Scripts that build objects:
════
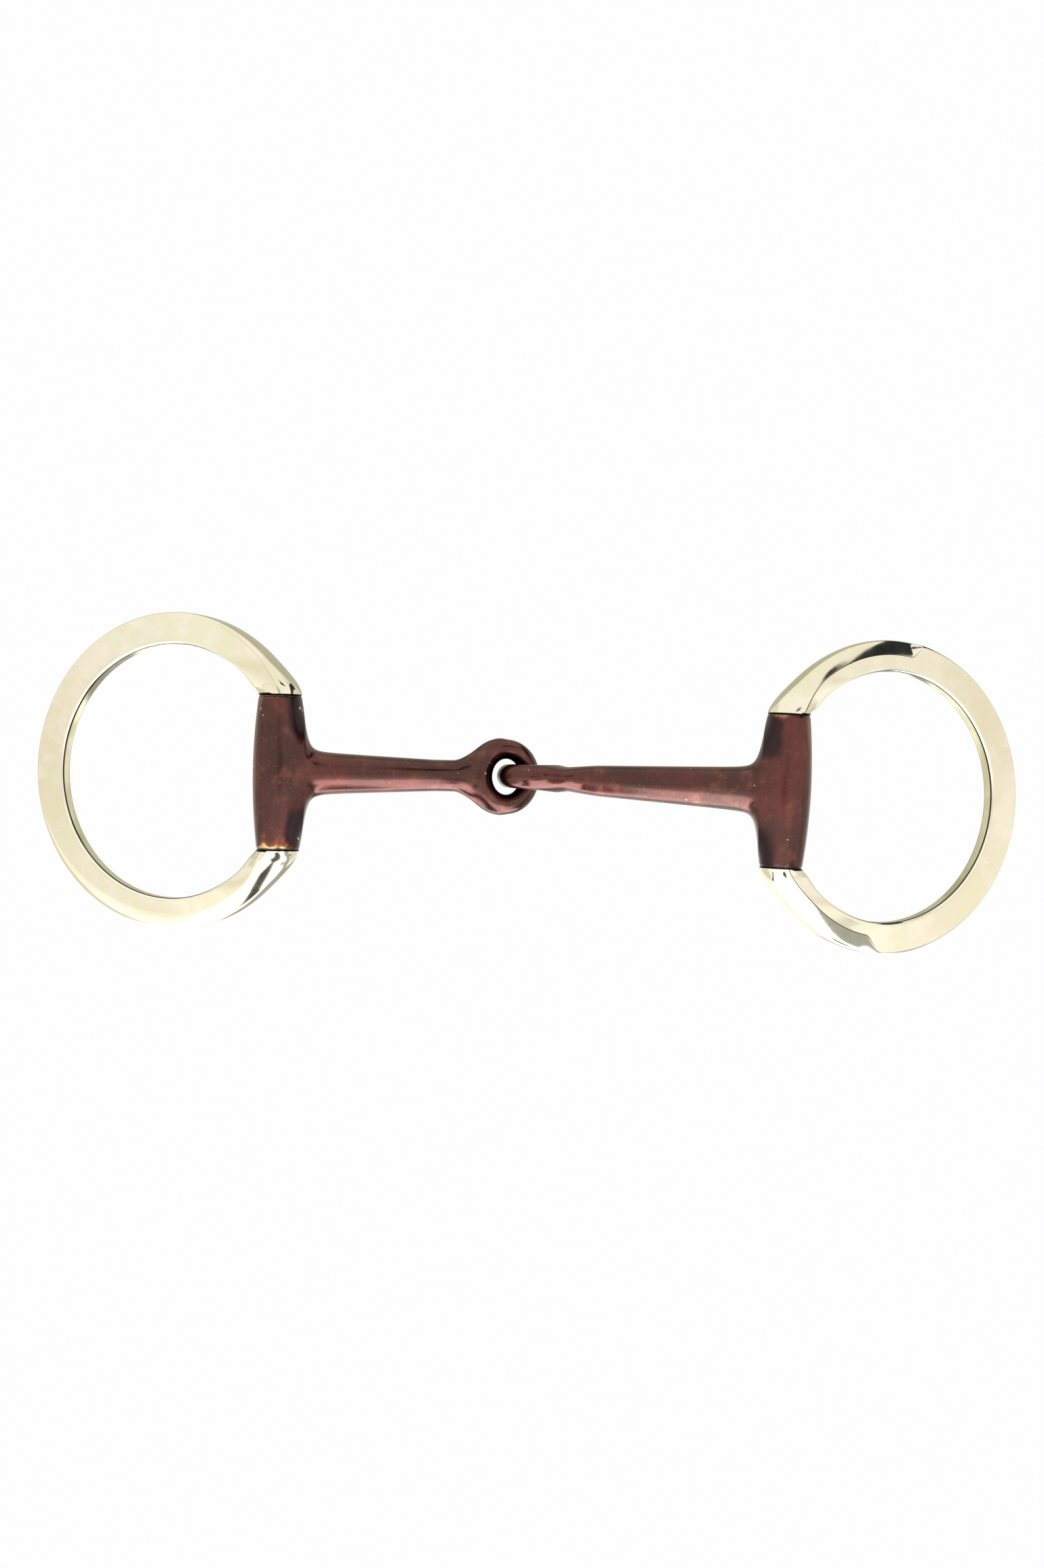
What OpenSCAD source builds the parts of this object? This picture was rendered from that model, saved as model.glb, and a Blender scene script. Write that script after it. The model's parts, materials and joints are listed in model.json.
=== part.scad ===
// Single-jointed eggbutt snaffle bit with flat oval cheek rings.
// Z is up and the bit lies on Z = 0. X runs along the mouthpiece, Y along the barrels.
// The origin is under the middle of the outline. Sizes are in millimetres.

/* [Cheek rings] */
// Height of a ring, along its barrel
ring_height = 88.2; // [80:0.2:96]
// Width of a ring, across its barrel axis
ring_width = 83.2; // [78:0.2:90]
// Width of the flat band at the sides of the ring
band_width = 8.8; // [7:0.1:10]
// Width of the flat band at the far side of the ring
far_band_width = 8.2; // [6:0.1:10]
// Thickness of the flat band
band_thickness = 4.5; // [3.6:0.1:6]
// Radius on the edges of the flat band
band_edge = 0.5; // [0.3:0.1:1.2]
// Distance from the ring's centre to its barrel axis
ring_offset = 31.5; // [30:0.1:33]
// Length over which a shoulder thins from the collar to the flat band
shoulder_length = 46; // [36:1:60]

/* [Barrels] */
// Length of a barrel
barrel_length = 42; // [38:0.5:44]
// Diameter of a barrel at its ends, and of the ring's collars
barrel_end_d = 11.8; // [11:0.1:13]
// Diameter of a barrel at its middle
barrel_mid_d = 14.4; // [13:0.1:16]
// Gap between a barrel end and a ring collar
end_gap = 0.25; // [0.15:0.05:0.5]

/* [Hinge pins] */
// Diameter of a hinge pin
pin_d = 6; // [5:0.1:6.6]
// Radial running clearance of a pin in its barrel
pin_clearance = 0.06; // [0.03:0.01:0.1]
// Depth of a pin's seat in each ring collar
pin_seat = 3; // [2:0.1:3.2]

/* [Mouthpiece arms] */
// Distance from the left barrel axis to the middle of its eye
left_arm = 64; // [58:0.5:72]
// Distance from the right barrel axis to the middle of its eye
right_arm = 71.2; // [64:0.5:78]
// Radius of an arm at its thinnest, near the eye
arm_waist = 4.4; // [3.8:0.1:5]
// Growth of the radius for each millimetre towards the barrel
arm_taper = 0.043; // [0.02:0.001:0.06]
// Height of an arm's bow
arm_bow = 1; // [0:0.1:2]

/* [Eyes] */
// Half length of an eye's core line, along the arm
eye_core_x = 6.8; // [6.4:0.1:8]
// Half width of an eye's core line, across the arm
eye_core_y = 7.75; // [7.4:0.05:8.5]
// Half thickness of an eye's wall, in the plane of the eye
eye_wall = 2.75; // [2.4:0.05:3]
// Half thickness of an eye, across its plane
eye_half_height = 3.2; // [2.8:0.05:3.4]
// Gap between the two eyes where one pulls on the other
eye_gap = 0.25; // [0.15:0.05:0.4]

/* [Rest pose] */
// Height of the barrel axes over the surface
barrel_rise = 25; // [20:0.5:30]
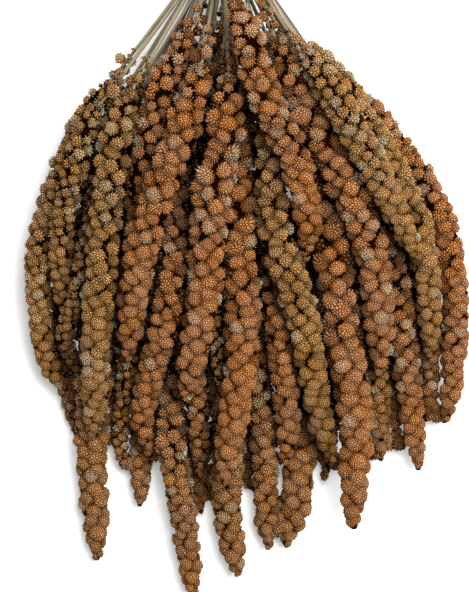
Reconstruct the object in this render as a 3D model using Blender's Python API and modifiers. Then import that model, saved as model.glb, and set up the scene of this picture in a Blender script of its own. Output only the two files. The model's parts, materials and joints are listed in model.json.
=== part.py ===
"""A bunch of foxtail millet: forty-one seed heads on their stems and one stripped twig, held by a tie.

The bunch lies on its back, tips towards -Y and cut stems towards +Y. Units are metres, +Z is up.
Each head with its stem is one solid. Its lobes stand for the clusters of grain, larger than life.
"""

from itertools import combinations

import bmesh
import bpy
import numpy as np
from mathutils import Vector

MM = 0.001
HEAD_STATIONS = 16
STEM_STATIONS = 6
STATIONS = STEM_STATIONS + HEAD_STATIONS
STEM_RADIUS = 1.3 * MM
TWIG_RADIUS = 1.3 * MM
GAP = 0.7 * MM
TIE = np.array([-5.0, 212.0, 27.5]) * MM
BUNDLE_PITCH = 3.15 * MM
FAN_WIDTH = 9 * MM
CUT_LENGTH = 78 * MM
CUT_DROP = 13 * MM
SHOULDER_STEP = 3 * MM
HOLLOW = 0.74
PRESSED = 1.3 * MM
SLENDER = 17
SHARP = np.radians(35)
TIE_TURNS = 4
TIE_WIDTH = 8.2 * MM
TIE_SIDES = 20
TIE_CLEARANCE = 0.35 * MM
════
[Written exercise]
Go through the entries and repeat each one exactly.

[Worked solution]
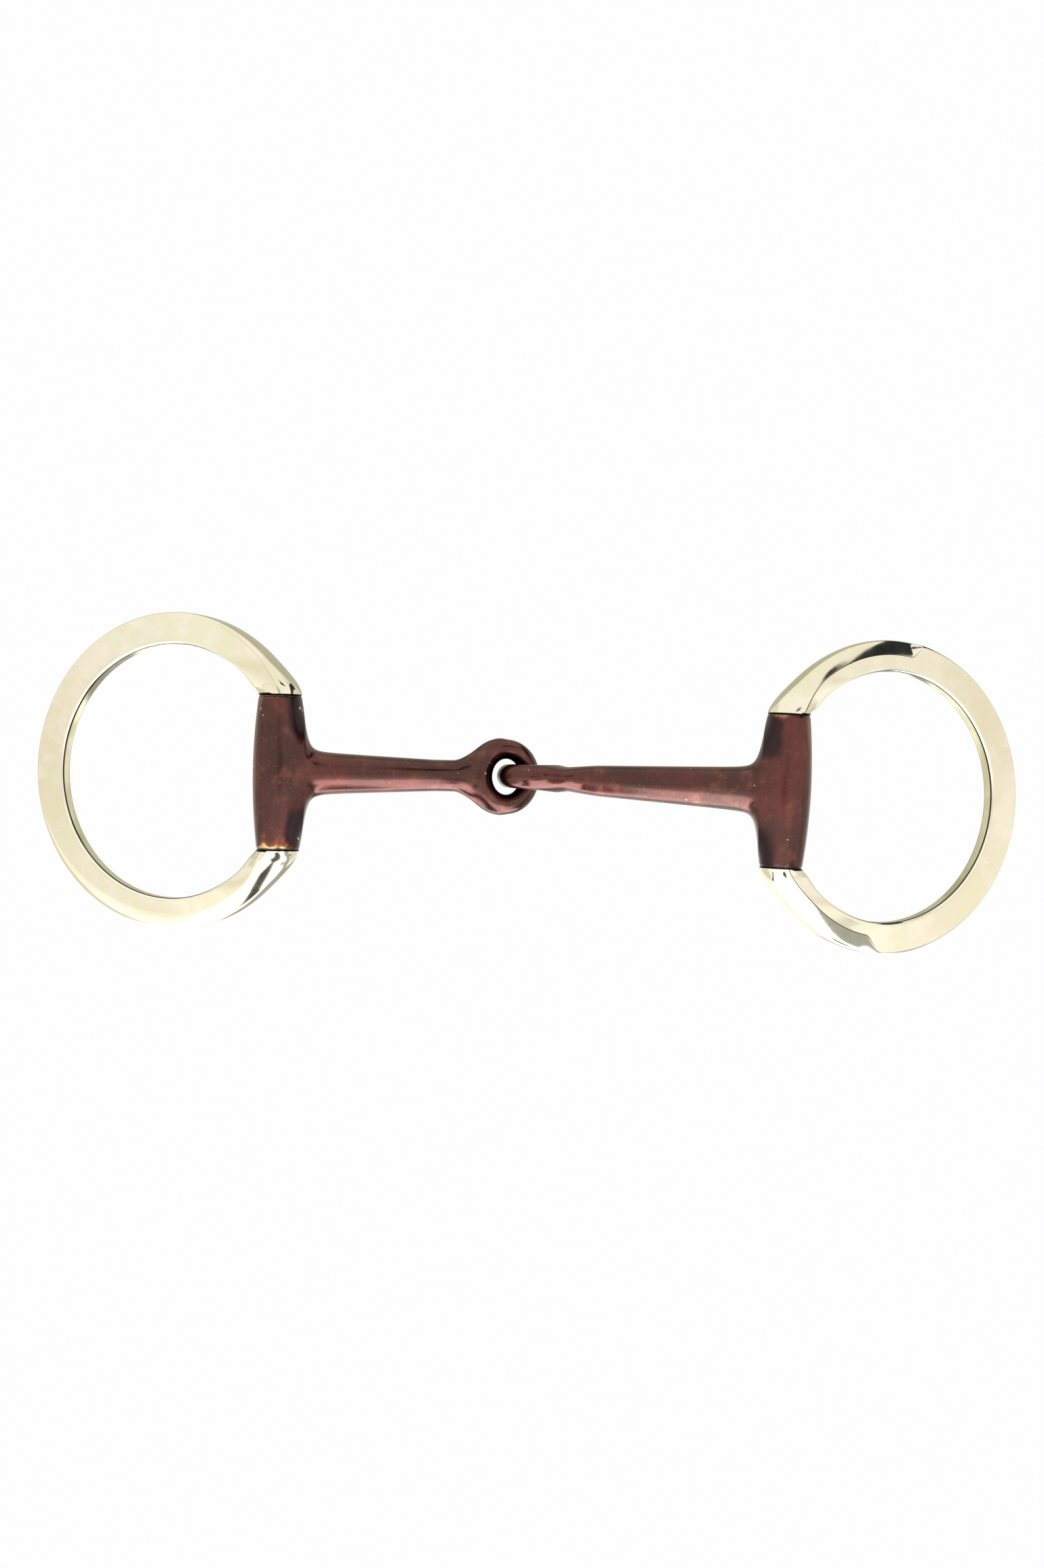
What OpenSCAD source builds the parts of this object? This picture was rendered from that model, saved as model.glb, and a Blender scene script. Write that script after it. The model's parts, materials and joints are listed in model.json.
=== part.scad ===
// Single-jointed eggbutt snaffle bit with flat oval cheek rings.
// Z is up and the bit lies on Z = 0. X runs along the mouthpiece, Y along the barrels.
// The origin is under the middle of the outline. Sizes are in millimetres.

/* [Cheek rings] */
// Height of a ring, along its barrel
ring_height = 88.2; // [80:0.2:96]
// Width of a ring, across its barrel axis
ring_width = 83.2; // [78:0.2:90]
// Width of the flat band at the sides of the ring
band_width = 8.8; // [7:0.1:10]
// Width of the flat band at the far side of the ring
far_band_width = 8.2; // [6:0.1:10]
// Thickness of the flat band
band_thickness = 4.5; // [3.6:0.1:6]
// Radius on the edges of the flat band
band_edge = 0.5; // [0.3:0.1:1.2]
// Distance from the ring's centre to its barrel axis
ring_offset = 31.5; // [30:0.1:33]
// Length over which a shoulder thins from the collar to the flat band
shoulder_length = 46; // [36:1:60]

/* [Barrels] */
// Length of a barrel
barrel_length = 42; // [38:0.5:44]
// Diameter of a barrel at its ends, and of the ring's collars
barrel_end_d = 11.8; // [11:0.1:13]
// Diameter of a barrel at its middle
barrel_mid_d = 14.4; // [13:0.1:16]
// Gap between a barrel end and a ring collar
end_gap = 0.25; // [0.15:0.05:0.5]

/* [Hinge pins] */
// Diameter of a hinge pin
pin_d = 6; // [5:0.1:6.6]
// Radial running clearance of a pin in its barrel
pin_clearance = 0.06; // [0.03:0.01:0.1]
// Depth of a pin's seat in each ring collar
pin_seat = 3; // [2:0.1:3.2]

/* [Mouthpiece arms] */
// Distance from the left barrel axis to the middle of its eye
left_arm = 64; // [58:0.5:72]
// Distance from the right barrel axis to the middle of its eye
right_arm = 71.2; // [64:0.5:78]
// Radius of an arm at its thinnest, near the eye
arm_waist = 4.4; // [3.8:0.1:5]
// Growth of the radius for each millimetre towards the barrel
arm_taper = 0.043; // [0.02:0.001:0.06]
// Height of an arm's bow
arm_bow = 1; // [0:0.1:2]

/* [Eyes] */
// Half length of an eye's core line, along the arm
eye_core_x = 6.8; // [6.4:0.1:8]
// Half width of an eye's core line, across the arm
eye_core_y = 7.75; // [7.4:0.05:8.5]
// Half thickness of an eye's wall, in the plane of the eye
eye_wall = 2.75; // [2.4:0.05:3]
// Half thickness of an eye, across its plane
eye_half_height = 3.2; // [2.8:0.05:3.4]
// Gap between the two eyes where one pulls on the other
eye_gap = 0.25; // [0.15:0.05:0.4]

/* [Rest pose] */
// Height of the barrel axes over the surface
barrel_rise = 25; // [20:0.5:30]
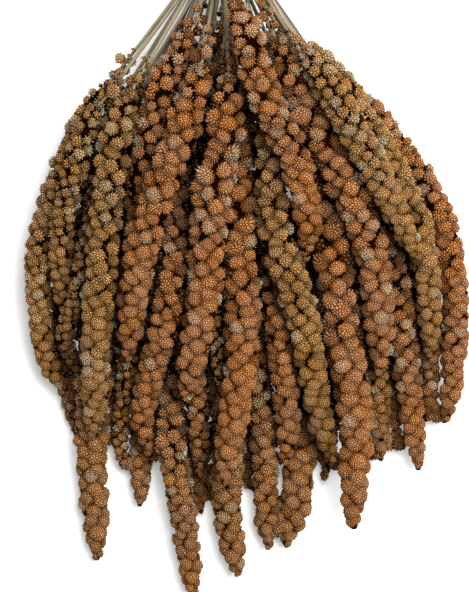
Reconstruct the object in this render as a 3D model using Blender's Python API and modifiers. Then import that model, saved as model.glb, and set up the scene of this picture in a Blender script of its own. Output only the two files. The model's parts, materials and joints are listed in model.json.
=== part.py ===
"""A bunch of foxtail millet: forty-one seed heads on their stems and one stripped twig, held by a tie.

The bunch lies on its back, tips towards -Y and cut stems towards +Y. Units are metres, +Z is up.
Each head with its stem is one solid. Its lobes stand for the clusters of grain, larger than life.
"""

from itertools import combinations

import bmesh
import bpy
import numpy as np
from mathutils import Vector

MM = 0.001
HEAD_STATIONS = 16
STEM_STATIONS = 6
STATIONS = STEM_STATIONS + HEAD_STATIONS
STEM_RADIUS = 1.3 * MM
TWIG_RADIUS = 1.3 * MM
GAP = 0.7 * MM
TIE = np.array([-5.0, 212.0, 27.5]) * MM
BUNDLE_PITCH = 3.15 * MM
FAN_WIDTH = 9 * MM
CUT_LENGTH = 78 * MM
CUT_DROP = 13 * MM
SHOULDER_STEP = 3 * MM
HOLLOW = 0.74
PRESSED = 1.3 * MM
SLENDER = 17
SHARP = np.radians(35)
TIE_TURNS = 4
TIE_WIDTH = 8.2 * MM
TIE_SIDES = 20
TIE_CLEARANCE = 0.35 * MM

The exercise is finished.